━━━━━ Source excerpt ━━━━━

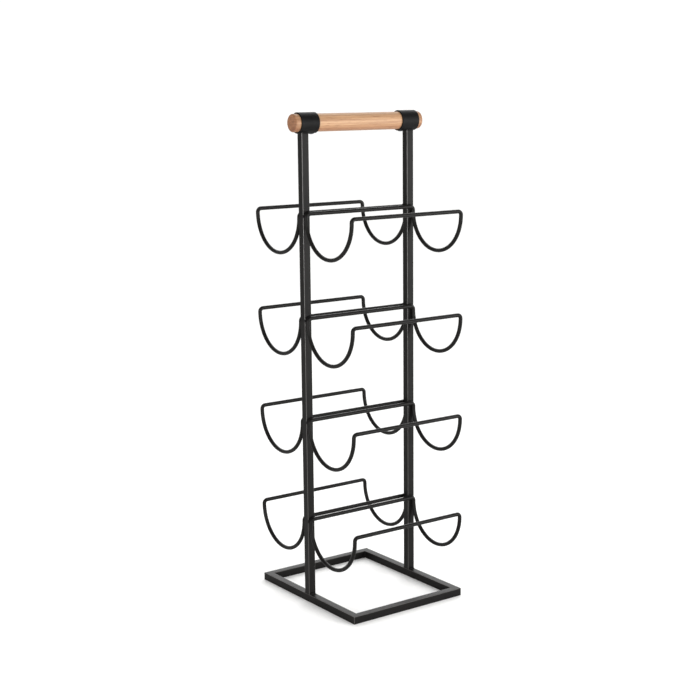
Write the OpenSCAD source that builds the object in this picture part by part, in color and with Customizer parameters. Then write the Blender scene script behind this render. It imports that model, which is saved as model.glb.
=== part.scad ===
// Free-standing wine rack. A mitred frame of square steel tube lies on the floor, two square
// posts rise from the middle of its front and rear bars, and four tiers of bent wire cradles are
// welded to the posts, one cradle each side. Each cradle is one closed wire: two straight rails
// and a round hoop at each end, in which a bottle lies. A wooden dowel in two steel collars on
// top of the posts is the carrying handle.
// X runs across the rack, Y along the bottles and the handle, Z up from the floor.

/* [Base frame] */
// Width of the base frame, across the cradles
base_w = 206; // [150:1:320]
// Depth of the base frame, along the bottles
base_d = 170; // [120:1:260]

/* [Square tube] */
// Side of the square tube of the base and the posts
tube = 10; // [8:0.5:14]
// Wall of the square tube
tube_wall = 1; // [0.8:0.1:2]
// Radius of the square tube's outer edges
tube_edge_r = 0.8; // [0.5:0.1:1.5]

/* [Wire cradles] */
// Diameter of the cradle wire
wire_d = 5; // [3:0.25:6]
// Clear width between the two rails of a cradle, a little more than a bottle
cradle_w = 90; // [80:1:120]
// Bend radius from rail to hoop, on the wire's centre line
bend_r = 4.5; // [4:0.5:7]
// Height of the lowest rails, on the wire's centre line
first_rail_z = 110; // [90:1:180]
// Height from the rails of one tier to the rails of the next
tier_pitch = 128.5; // [110:0.5:180]

/* [Handle] */
// Height of the handle's axis above the top rails, room for a hand
handle_rise = 109; // [70:1:160]
// Diameter of the wooden dowel
dowel_d = 22; // [18:0.5:32]
// Length of dowel that stands out of each collar
dowel_out = 7; // [4:0.5:20]
// Radius that eases the edges of the dowel's ends
dowel_ease_r = 2; // [0.5:0.25:4]
// Radial clearance between the dowel and its collars
dowel_fit = 0.1; // [0.05:0.05:0.3]

/* [Collars] */
// Wall of the round steel collars
collar_wall = 1.6; // [1:0.1:3]
// Length of each collar inboard of its post, where the handle's screw goes
collar_inboard = 12; // [10:0.5:16]
// Length of each collar outboard of its post
collar_outboard = 4; // [2.5:0.5:10]
// Chamfer on the collar's outer edges
collar_chamfer = 0.4; // [0.2:0.1:0.8]

/* [Handle screws] */
// Diameter of the screw's shank
screw_d = 3; // [2:0.5:4]
// Length of the shank below the head
screw_len = 12; // [8:1:16]
// Diameter of the domed head
screw_head_d = 6.5; // [5:0.25:7]
// Height of the head
screw_head_h = 1.2; // [1:0.1:2.5]
// Width of each slot of the cross recess
screw_slot_w = 0.8; // [0.5:0.1:1.2]
// Depth of the cross recess
screw_slot_h = 0.8; // [0.4:0.1:0.9]
// Radial clearance round the shank in the collar's wall
screw_fit = 0.25; // [0.1:0.05:0.4]

/* [Weld beads] */
// Radius of the beads in the base frame's inside corners
corner_bead_r = 2; // [1:0.25:4]
// Radius of the beads at the feet of the posts
foot_bead_r = 2.5; // [1:0.25:4]
// Radius of the beads between the posts and the collars
collar_bead_r = 1.8; // [1.2:0.1:2]
// Radius of the beads between the cradle wires and the posts
wire_bead_r = 1.2; // [0.8:0.1:1.5]

/* [Hidden] */
TIERS = ["bottom", "lower", "upper", "top"];
SIDES = ["left", "right"];
function cradle_name(tier, side) = str("cradle_", TIERS[tier], "_", SIDES[side]);
function cradle_welds_name(tier) = str("cradle_welds_", TIERS[tier]);
CRADLES = [for (tier = [0 : len(TIERS) - 1], side = [0, 1]) cradle_name(tier, side)];
CRADLE_WELDS = [for (tier = [0 : len(TIERS) - 1]) cradle_welds_name(tier)];
$fn = 64;
steel = "#26262a";
weld = "#1e1e21";
wood = "#cf9f70";
// overshoot of a cutting shape past the face that it cuts
cut = 1;

post_y = (base_d - tube) / 2;
rail_r = wire_d / 2;
hoop_r = (cradle_w + wire_d) / 2;
hoop_y = base_d / 2 - rail_r;
rail_half = hoop_y - bend_r;
inner_rail_x = tube / 2 + rail_r;
hoop_x = inner_rail_x + hoop_r;
handle_z = first_rail_z + (len(TIERS) - 1) * tier_pitch + handle_rise;
collar_bore_r = dowel_d / 2 + dowel_fit;
collar_r = collar_bore_r + collar_wall;
collar_len = collar_inboard + tube + collar_outboard;
collar_y = post_y + (collar_outboard - collar_inboard) / 2;
dowel_len = 2 * (collar_y + collar_len / 2 + dowel_out);
// the screw is in the middle of the collar's free underside, between its end and the weld
post_inner_y = post_y - tube / 2;
screw_y = post_inner_y - (collar_inboard + collar_bead_r) / 2;
// length of the screw head's cross recess, tip to tip
screw_slot_len = 0.6 * screw_head_d;
// height of the dome on the screw's head, and the radius that gives it
dome_rise = 0.6 * screw_head_h;
dome_r = (pow(screw_head_d / 2, 2) + pow(dome_rise, 2)) / (2 * dome_rise);
// middle of a wire bead: beside the wire, and just off the post's face
wire_bead_side = 0.9 * rail_r;
wire_bead_lift = 0.2 * rail_r;
// width of the flat part of a tube's face
flat_len = tube - 2 * tube_edge_r;

function rail_z(tier) = first_rail_z + tier * tier_pitch;
function sign_of(index) = index == 0 ? -1 : 1;

// ---- profiles ----

module rounded_rect(size, r) {
    square([size.x, size.y - 2 * r], center = true);
    square([size.x - 2 * r, size.y], center = true);
    for (sx = [-1, 1], sy = [-1, 1])
        translate([sx * (size.x / 2 - r), sy * (size.y / 2 - r)]) circle(r);
}

module tube_section() {
    difference() {
        rounded_rect([tube, tube], tube_edge_r);
        square(tube - 2 * tube_wall, center = true);
    }
}

module quarter_bead(r) {
    intersection() {
        circle(r);
        square(r);
    }
}

// turns a shape modelled along Z so that it lies along Y, centred at a place on the handle's axis
module along_handle(y) {
    translate([0, y, handle_z]) rotate([90, 0, 0]) children();
}

// ---- base frame ----

// a tube along X on the -Y side of a frame of the given span, with mitred ends
module mitred_bar(length, span) {
    intersection() {
        translate([0, (tube - span) / 2, tube / 2])
            rotate([90, 0, 90])
                linear_extrude(length, center = true) tube_section();
        linear_extrude(tube)
            polygon([
                [-length / 2, -span / 2],
                [length / 2, -span / 2],
                [length / 2 - tube, tube - span / 2],
                [tube - length / 2, tube - span / 2],
            ]);
        linear_extrude(tube) rounded_rect([length, span], tube_edge_r);
    }
}

module base_bar_front() {
    color(steel) mitred_bar(base_w, base_d);
}

module base_bar_rear() {
    color(steel) rotate(180) mitred_bar(base_w, base_d);
}

module base_bar_left() {
    color(steel) rotate(-90) mitred_bar(base_d, base_w);
}

module base_bar_right() {
    color(steel) rotate(90) mitred_bar(base_d, base_w);
}

// ---- posts, saddle-cut to the collars ----

module post(side) {
    color(steel) difference() {
        translate([0, side * post_y, tube]) linear_extrude(handle_z - tube) tube_section();
        along_handle(side * post_y) cylinder(r = collar_r, h = tube + 2 * cut, center = true);
    }
}

module post_front() {
    post(-1);
}

module post_rear() {
    post(1);
}

// ---- cradles: one closed wire each ----

module wire_section() {
    circle(rail_r);
}

// quarter bend from the end of a rail down into a hoop, in the plane of the rail
module rail_bend() {
    translate([0, rail_half, -bend_r])
        rotate([90, 0, 90])
            rotate_extrude(angle = 90) translate([bend_r, 0]) wire_section();
}

// half hoop that hangs between the two rails
module hoop() {
    translate([0, hoop_y, -bend_r])
        rotate([-90, 0, 0])
            rotate_extrude(angle = 180) translate([hoop_r, 0]) wire_section();
}

module cradle(tier, side) {
    color(steel) translate([sign_of(side) * hoop_x, 0, rail_z(tier)]) {
        for (x = [-hoop_r, hoop_r]) translate([x, 0, 0]) {
            rotate([90, 0, 0]) cylinder(r = rail_r, h = 2 * rail_half, center = true);
            rail_bend();
            mirror([0, 1, 0]) rail_bend();
        }
        hoop();
        mirror([0, 1, 0]) hoop();
    }
}

// ---- handle ----

module collar(side) {
    end = collar_len / 2;
    color(steel) difference() {
        along_handle(side * collar_y)
            rotate_extrude()
                polygon([
                    [collar_bore_r, -end],
                    [collar_r - collar_chamfer, -end],
                    [collar_r, collar_chamfer - end],
                    [collar_r, end - collar_chamfer],
                    [collar_r - collar_chamfer, end],
                    [collar_bore_r, end],
                ]);
        translate([0, side * screw_y, handle_z - collar_r - cut])
            cylinder(d = screw_d + 2 * screw_fit, h = collar_r + cut);
    }
}

module collar_front() {
    collar(-1);
}

module collar_rear() {
    collar(1);
}

module handle_dowel() {
    r = dowel_d / 2;
    end = dowel_len / 2;
    pilot_z = handle_z - collar_r - cut;
    color(wood) difference() {
        along_handle(0) rotate_extrude() {
            translate([0, -end]) square([r - dowel_ease_r, dowel_len]);
            translate([0, dowel_ease_r - end]) square([r, dowel_len - 2 * dowel_ease_r]);
            for (s = [-1, 1]) translate([r - dowel_ease_r, s * (end - dowel_ease_r)]) circle(dowel_ease_r);
        }
        for (s = [-1, 1]) translate([0, s * screw_y, pilot_z]) cylinder(d = screw_d, h = screw_len + cut);
    }
}

// domed head of a screw, below the face that it bears on
module screw_head() {
    intersection() {
        mirror([0, 0, 1]) cylinder(d = screw_head_d, h = screw_head_h);
        translate([0, 0, dome_r - screw_head_h]) sphere(dome_r);
    }
}

// round-head screws, driven up through the collars into the dowel
module handle_screws() {
    color(steel) for (s = [-1, 1]) translate([0, s * screw_y, handle_z - collar_r]) {
        cylinder(d = screw_d, h = screw_len);
        difference() {
            screw_head();
            for (turn = [0, 90]) rotate(turn)
                translate([0, 0, -screw_head_h])
                    cube([screw_slot_len, screw_slot_w, 2 * screw_slot_h], center = true);
        }
    }
}

// ---- weld beads ----

// one upright bead in each inside corner of the base frame
module base_corner_welds() {
    color(weld) for (turn = [0, 180], flip = [0, 1]) rotate(turn) mirror([flip, 0, 0])
        translate([tube - base_w / 2, tube - base_d / 2, tube_edge_r])
            linear_extrude(flat_len) quarter_bead(corner_bead_r);
}

// a bead on each side of each post, along the top of the bar that it stands on
module post_foot_welds() {
    color(weld) for (s = [-1, 1], flip = [0, 1]) mirror([flip, 0, 0])
        translate([tube / 2, s * post_y, tube])
            rotate([90, 0, 0])
                linear_extrude(flat_len, center = true) quarter_bead(foot_bead_r);
}

// beads between the four faces of each post's top and the collar that lies on it
module collar_welds() {
    color(weld) for (s = [-1, 1]) difference() {
        translate([0, s * post_y, handle_z - collar_r]) {
            for (flip = [0, 1]) mirror([flip, 0, 0])
                translate([tube / 2, 0, 0])
                    rotate([90, 0, 0])
                        linear_extrude(flat_len, center = true) side_bead();
            for (flip = [0, 1]) mirror([0, flip, 0])
                translate([0, tube / 2, 0])
                    rotate([90, 0, 90])
                        linear_extrude(flat_len, center = true) side_bead();
        }
        along_handle(s * collar_y) cylinder(r = collar_r, h = collar_len + 2 * cut, center = true);
    }
}

// half disc against the post, tall enough to reach the collar's curved underside
module side_bead() {
    intersection() {
        circle(collar_bead_r);
        translate([0, -collar_bead_r]) square([collar_bead_r, 2 * collar_bead_r]);
    }
}

// section of the bead on one side of the wire, where it lies against the post's face;
// x is the distance from the bend's centre, y the distance from the post's face
module wire_bead_section(outer) {
    difference() {
        intersection() {
            translate([bend_r + sign_of(outer) * wire_bead_side, wire_bead_lift])
                circle(wire_bead_r);
            square([2 * bend_r, wire_d]);
        }
        translate([bend_r, rail_r]) wire_section();
    }
}

// beads inside and outside a rail's bend, from the post's inner edge round to the hoop
module wire_beads() {
    straight = rail_half - post_inner_y;
    translate([0, rail_half, -bend_r]) rotate([90, 0, 90]) for (outer = [0, 1]) {
        rotate_extrude(angle = 90) wire_bead_section(outer);
        translate([-straight, 0, 0])
            rotate([90, 0, 90]) linear_extrude(straight) wire_bead_section(outer);
    }
}

module cradle_welds(tier) {
    color(weld) for (s = [0, 1], flip = [0, 1]) mirror([s, 0, 0]) mirror([0, flip, 0])
        translate([tube / 2, 0, rail_z(tier)]) wire_beads();
}

// ---- the assembly ----

base_bar_front();
base_bar_rear();
base_bar_left();
base_bar_right();
post_front();
post_rear();
for (tier = [0 : len(TIERS) - 1], side = [0, 1])
    cradle(tier, side);
collar_front();
collar_rear();
handle_dowel();
handle_screws();
base_corner_welds();
post_foot_welds();
collar_welds();
for (tier = [0 : len(TIERS) - 1])
    cradle_welds(tier);
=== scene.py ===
# %% [markdown]
# # A wine rack of black steel with a wooden handle
#
# The real rack is welded from 10 mm square tube and 5 mm wire, powder coated satin black, and
# carried by an oiled wooden dowel that sits in two round collars.
#
# Its steel is already modelled to exact sizes in the frame that is loaded here. So this lesson
# keeps those pieces and spends its time on what makes them look real: the coat on the steel, the
# growth rings in the wood, and the weld beads, which no plain solid can show.

# %% Load the frame
from math import pi, radians, sin

import bmesh
import bpy
from mathutils import Matrix, Vector


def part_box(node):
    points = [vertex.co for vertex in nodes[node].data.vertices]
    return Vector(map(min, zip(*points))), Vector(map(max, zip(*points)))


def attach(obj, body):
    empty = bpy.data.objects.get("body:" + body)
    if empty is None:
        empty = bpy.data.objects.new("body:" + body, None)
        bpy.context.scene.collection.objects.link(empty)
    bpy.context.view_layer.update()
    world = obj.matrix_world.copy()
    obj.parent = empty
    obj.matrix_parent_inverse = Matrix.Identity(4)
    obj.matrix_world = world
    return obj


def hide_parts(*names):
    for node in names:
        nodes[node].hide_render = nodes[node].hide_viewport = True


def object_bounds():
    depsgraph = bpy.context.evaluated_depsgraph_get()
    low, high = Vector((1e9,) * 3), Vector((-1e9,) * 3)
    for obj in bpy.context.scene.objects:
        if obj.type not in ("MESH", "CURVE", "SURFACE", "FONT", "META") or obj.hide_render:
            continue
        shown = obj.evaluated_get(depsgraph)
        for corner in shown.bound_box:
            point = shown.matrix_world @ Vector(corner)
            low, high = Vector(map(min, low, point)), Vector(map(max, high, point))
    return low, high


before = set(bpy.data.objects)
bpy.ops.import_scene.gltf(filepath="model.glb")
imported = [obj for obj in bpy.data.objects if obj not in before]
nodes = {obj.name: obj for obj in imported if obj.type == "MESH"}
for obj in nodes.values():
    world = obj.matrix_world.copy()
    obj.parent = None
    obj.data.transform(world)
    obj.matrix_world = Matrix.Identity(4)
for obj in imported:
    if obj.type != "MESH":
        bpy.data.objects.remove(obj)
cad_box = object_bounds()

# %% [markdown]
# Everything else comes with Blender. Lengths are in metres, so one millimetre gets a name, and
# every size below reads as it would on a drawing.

MM = 0.001
rack_low, rack_high = cad_box
print("rack", [round((high - low) / MM, 1) for low, high in zip(rack_low, rack_high)], "mm")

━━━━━

> **Task instructions**
Extract exactly and only the lines above from the line containing "return low, high" through the line containing "obj.data.transform(world)", both end lines included.

> **Answer below**
    return low, high


before = set(bpy.data.objects)
bpy.ops.import_scene.gltf(filepath="model.glb")
imported = [obj for obj in bpy.data.objects if obj not in before]
nodes = {obj.name: obj for obj in imported if obj.type == "MESH"}
for obj in nodes.values():
    world = obj.matrix_world.copy()
    obj.parent = None
    obj.data.transform(world)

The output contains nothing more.